WHAT THE TASK REQUIRES: Figure out how many lines of the material below contain the word "points". Answer with the number only.

DATASET EXCERPT:
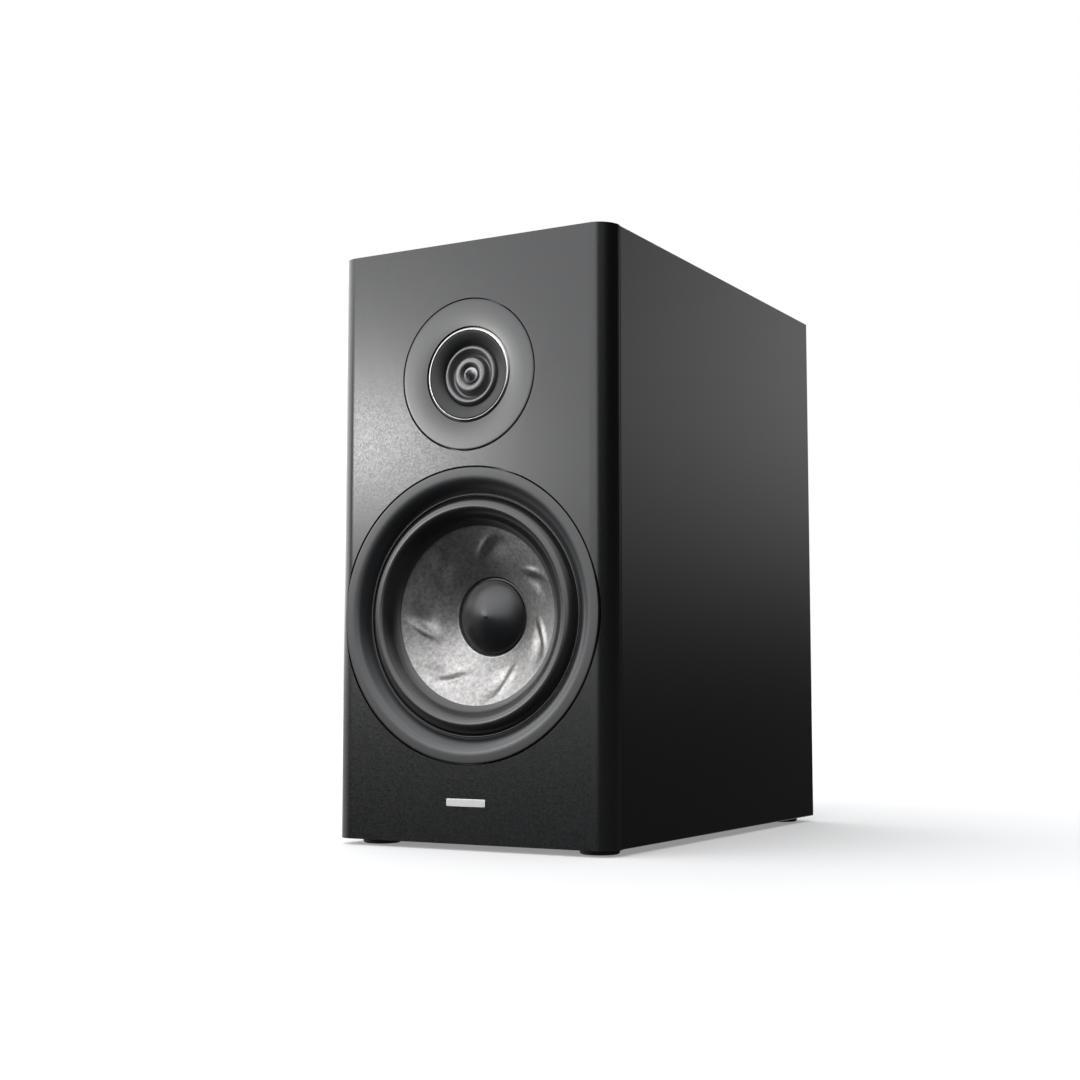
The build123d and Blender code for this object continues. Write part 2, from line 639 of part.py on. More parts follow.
capacitor_radius = 8.5
with BuildPart() as crossover_capacitors:
    for coil_x, start, length in ((18.0, 226.0, 34.0), (38.0, 226.0, 40.0), (-8.0, 234.0, 30.0)):
        turn([(0, start), (capacitor_radius - 1, start), (capacitor_radius, start + 1),
              (capacitor_radius, start + length - 1), (capacitor_radius - 1, start + length),
              (0, start + length)], board_top + capacitor_radius, coil_x)
save(crossover_capacitors, "crossover_capacitors")

with BuildPart() as crossover_resistor:
    with BuildSketch(Plane.XY.offset(board_top)):
        with Locations((-34.0, board_y + 28.0)):
            Rectangle(10, 46)
    extrude(amount=9)
    chamfer(crossover_resistor.edges().filter_by(Axis.Z), 0.8)
save(crossover_resistor, "crossover_resistor")

# ================================================================ wiring and damping
wire_radius = 1.1
wire_runs = []
for side in (-1, 1):
    wire_runs.append(([
        (side * post_x, front_y + stud_inner_end, terminal_z),
        (side * post_x, front_y + 277.0, terminal_z),
        (side * post_x, front_y + 277.0, board_top),
    ], (0, -1, 0), 24.0))
    wire_runs.append(([
        (side * 4.0, front_y + 51.0, woofer_z - 61.0),
        (side * 4.0, front_y + 51.0, 56.0),
        (side * 4.0, front_y + 156.0, 56.0),
        (side * 4.0, front_y + 156.0, board_top),
    ], (0, 0, -1), 12.0))
    wire_runs.append(([
        (side * 3.0 - 10.0, front_y + chamber_back, tweeter_z),
        (side * 3.0 - 10.0, front_y + 100.0, tweeter_z),
        (side * 3.0 - 40.0, front_y + 130.0, 210.0),
        (side * 3.0 - 36.0, front_y + 157.0, 110.0),
        (side * 3.0 - 36.0, front_y + 157.0, board_top),
    ], (0, 1, 0), 20.0))

with BuildPart() as wiring_harness:
    for stops, leaving, bend in wire_runs:
        with BuildLine() as wire_path:
            FilletPolyline(*stops, radius=bend)
        with BuildSketch(Plane(origin=stops[0], z_dir=leaving)):
            Circle(wire_radius)
        sweep(path=wire_path.wires()[0])
save(wiring_harness, "wiring_harness")

with BuildPart() as woofer_terminal_strip:
    with BuildSketch(facing_plane(47, woofer_z - 59.0)):
        Rectangle(18, 4)
    extrude(amount=-8)
    drill(58.0, 46, 56, woofer_z)
save(woofer_terminal_strip, "woofer_terminal_strip")

for side, pad_name in ((-1, "damping_pad_left"), (1, "damping_pad_right")):
    with BuildPart() as damping_pad:
        with BuildSketch(Plane(origin=(side * (inner_half_width - 6), front_y + 190.0, 128.0),
                               z_dir=(1, 0, 0))):
            RectangleRounded(180, 170, 6)
        extrude(amount=6, both=True)
    save(damping_pad, pad_name)
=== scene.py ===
import bpy
import bmesh
from math import atan2, cos, exp, hypot, pi, radians, sin
from mathutils import Matrix, Vector
from mathutils.geometry import interpolate_bezier
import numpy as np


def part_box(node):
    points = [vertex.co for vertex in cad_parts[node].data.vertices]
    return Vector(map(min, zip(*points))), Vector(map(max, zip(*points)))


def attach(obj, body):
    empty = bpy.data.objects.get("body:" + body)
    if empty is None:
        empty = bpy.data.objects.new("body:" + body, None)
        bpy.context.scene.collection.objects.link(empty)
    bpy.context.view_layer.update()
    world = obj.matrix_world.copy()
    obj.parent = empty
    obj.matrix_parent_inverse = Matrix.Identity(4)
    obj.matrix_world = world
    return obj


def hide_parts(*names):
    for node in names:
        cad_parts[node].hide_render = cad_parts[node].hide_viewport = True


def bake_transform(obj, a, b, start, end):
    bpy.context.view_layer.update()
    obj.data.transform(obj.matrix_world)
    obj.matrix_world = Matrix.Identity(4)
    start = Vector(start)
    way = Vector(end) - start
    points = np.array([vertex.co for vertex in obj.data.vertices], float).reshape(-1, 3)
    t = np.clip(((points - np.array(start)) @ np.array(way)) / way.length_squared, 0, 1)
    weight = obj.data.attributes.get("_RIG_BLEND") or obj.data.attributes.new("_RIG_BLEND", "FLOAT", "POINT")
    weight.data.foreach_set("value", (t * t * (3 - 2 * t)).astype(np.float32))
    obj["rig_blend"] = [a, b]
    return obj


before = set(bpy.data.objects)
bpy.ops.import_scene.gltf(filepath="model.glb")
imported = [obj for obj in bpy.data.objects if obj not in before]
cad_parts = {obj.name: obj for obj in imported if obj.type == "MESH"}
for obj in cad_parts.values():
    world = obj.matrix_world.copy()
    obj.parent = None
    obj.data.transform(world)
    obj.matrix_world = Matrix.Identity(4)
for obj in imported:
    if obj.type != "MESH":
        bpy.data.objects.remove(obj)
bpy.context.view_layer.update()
scene = bpy.context.scene


def mm(value):
    return value / 1000


def middleHeight(node):
    low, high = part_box(node)
    return (low.z + high.z) * 500


# the places that everything hangs from, in mm, read off the CAD nodes
baffleSlab = 15  # the baffle's face stands this far ahead of the sides
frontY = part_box("left_side_panel")[0].y * 1000 - baffleSlab
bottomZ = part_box("bottom_panel")[0].z * 1000
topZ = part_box("top_panel")[1].z * 1000
tweeterZ = middleHeight("tweeter_faceplate")
wooferZ = middleHeight("woofer_trim_ring")
badgeZ = middleHeight("front_badge")
print("stage: frame loaded, baffle face at", round(frontY, 2), "mm")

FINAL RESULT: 4